Born in New York City, Felix Morelo is a Colombian-American painter and performance artist. Based in Brooklyn, he has rightfully earned the casual moniker of ‘The Face Guy,’ having adorned the sidewalks of New York City with over 15,000 chalk faces since 2009. His mural, MAD SUPPER, demonstrates his bold, liberated style, presenting a simultaneously inviting yet haunting aesthetic with a diversity of expressions across his signature chalk faces. 2012.

FAITH 47

Curated by Keith Schweitzer in collaboration with Fourth Arts Block, THE WEIGHT OF AIR is a mural by visual street artist Faith47. Born in South Africa and currently based in Los Angeles, Faith47 fosters an exploratory approach to art, delving into a wide array of media including found & rescued objects, shrine construction, painting, projection mapping, video installation, printmaking and drawings. Drawing inspiration from her international experiences, she strives to disarm the strategies of global realpolitik and reclaim forgotten space through art. 2012.

KNOW HOPE

Over the past decade, Addam Yekutieli (pseudonym Know Hope) has developed a visual iconography and language used to mirror real-life situations and observations, and document the notion of a collective human struggle.

By creating parallels between political situations and emotional conditions, there is an attempt to perceive the political process and dialogue as an emotional mechanism, therefore making it a process that can be understood and participated in intuitively and not solely intellectually.

Yekutieli has worked and exhibited internationally and has projects and exhibitions scheduled in Cologne, London and Tel Aviv throughout 2016 and 2017.

SEBASTIAN WAHL

Sebastian Wahl has made it his mission in life to take collage to new and uncharted territories.

Wahl’s work encompasses everything from psychedelic landscapes to iconic, mandalic and spiritual surrealism. His attention to detail and sense of symmetry, balance and color bring all the elements included in his pieces together to create countless harmonious mirages.

Wahl fell in love with collage in 1995 and has since been fully committed to the medium. In 2006 he started using resin in his work. He was looking for a challenge and for a way to elevate his process and he found it. Wahl spent the next couple of years perfecting this dynamic approach to his craft and in 2009 he had his first solo exhibition in New York City with these three-dimensional collages.

Mr.
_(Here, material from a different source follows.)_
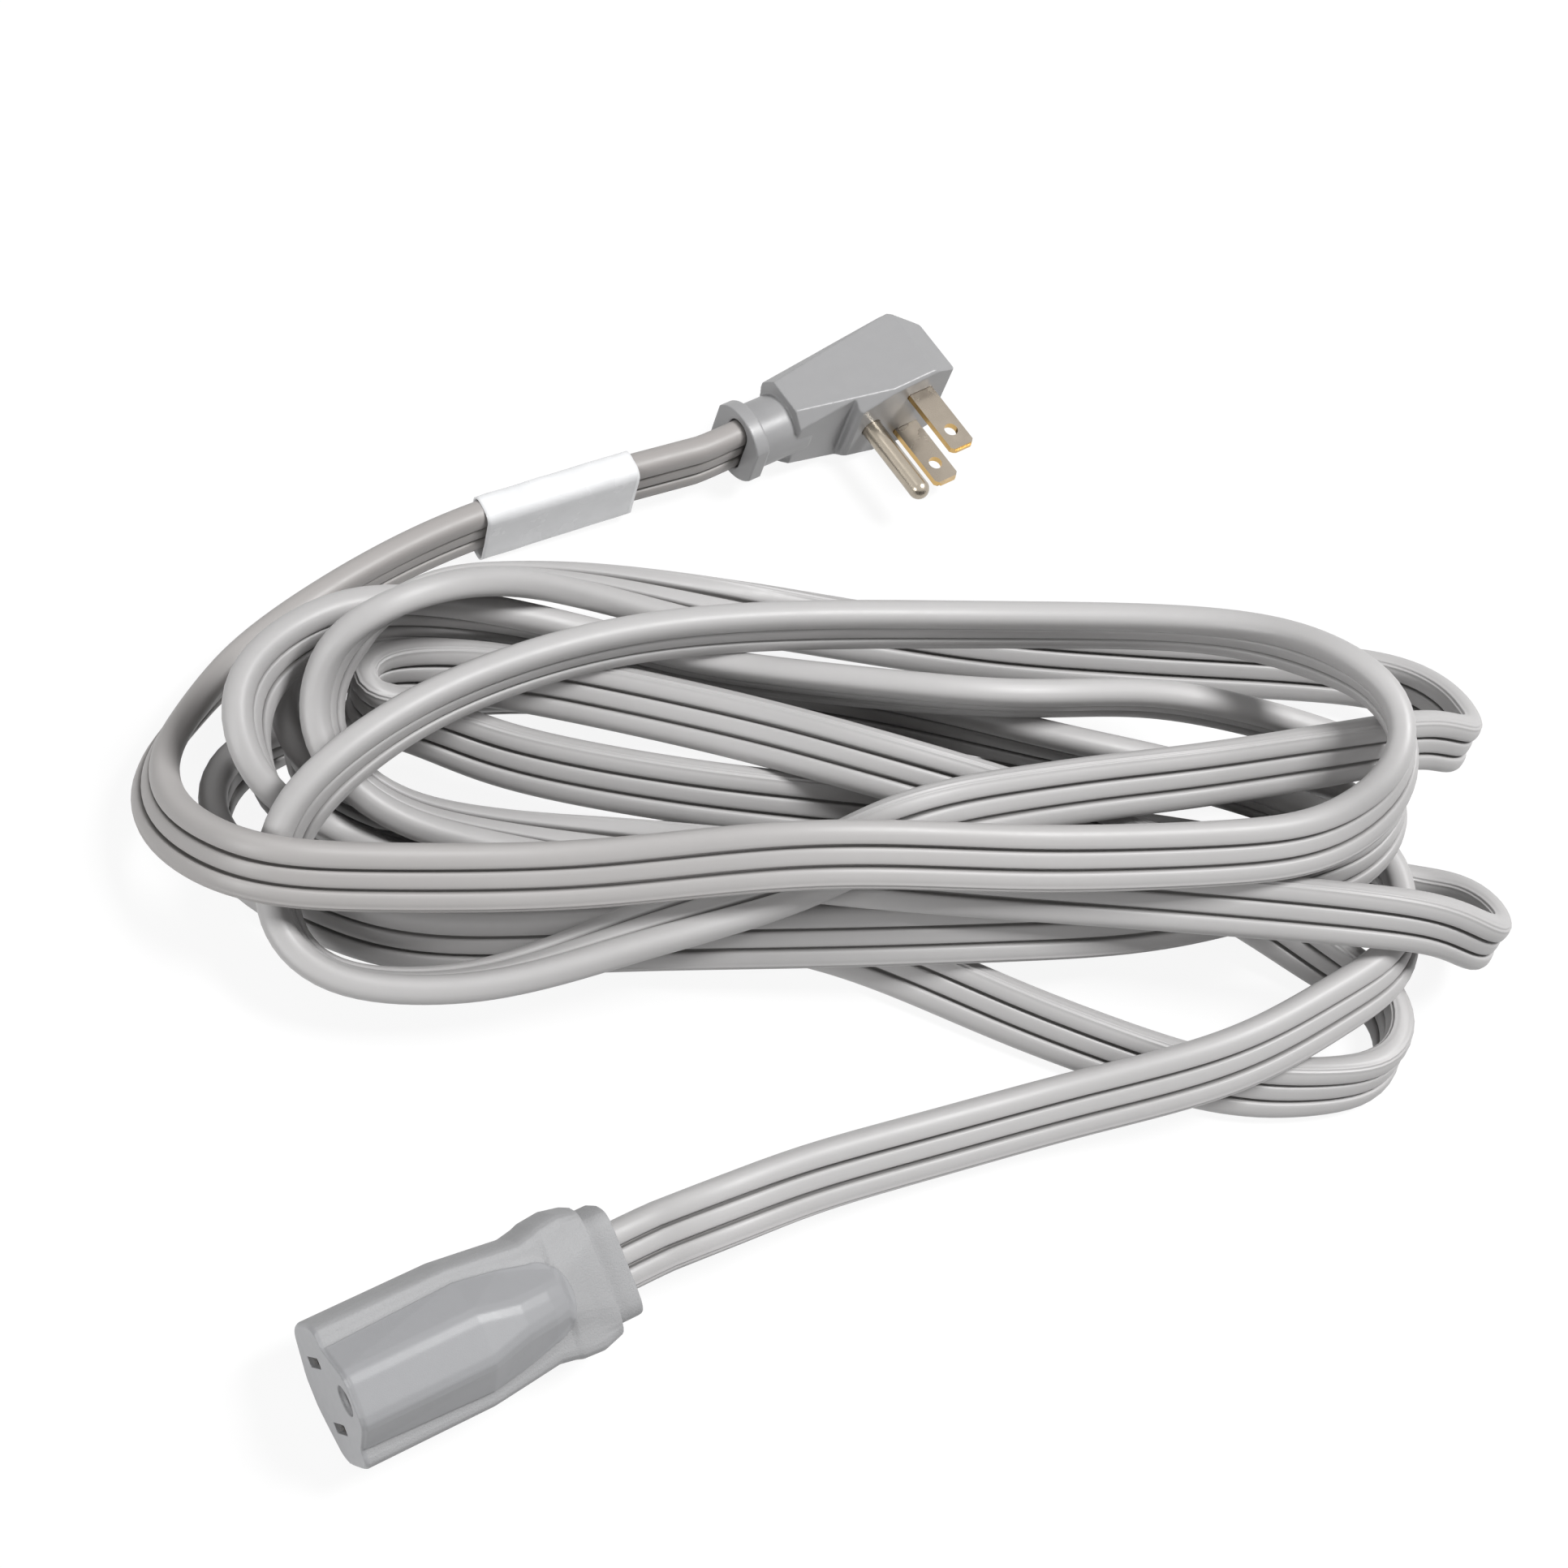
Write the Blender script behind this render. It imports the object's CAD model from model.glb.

BRAINWASH

Mr. Brainwash (often written MBW) is a name used by French-born, Los Angeles-based street artistThierry Guetta. According to the 2010 Banksy-directed film Exit Through the Gift Shop, Guetta was a proprietor of a used clothing store, where he began as a security guard, and amateur videographer who was first introduced to street art by his cousin, the street artist Invader, and who filmed street artists through the 2000s and became an artist in his own right in a matter of weeks after an off-hand suggestion from Banksy.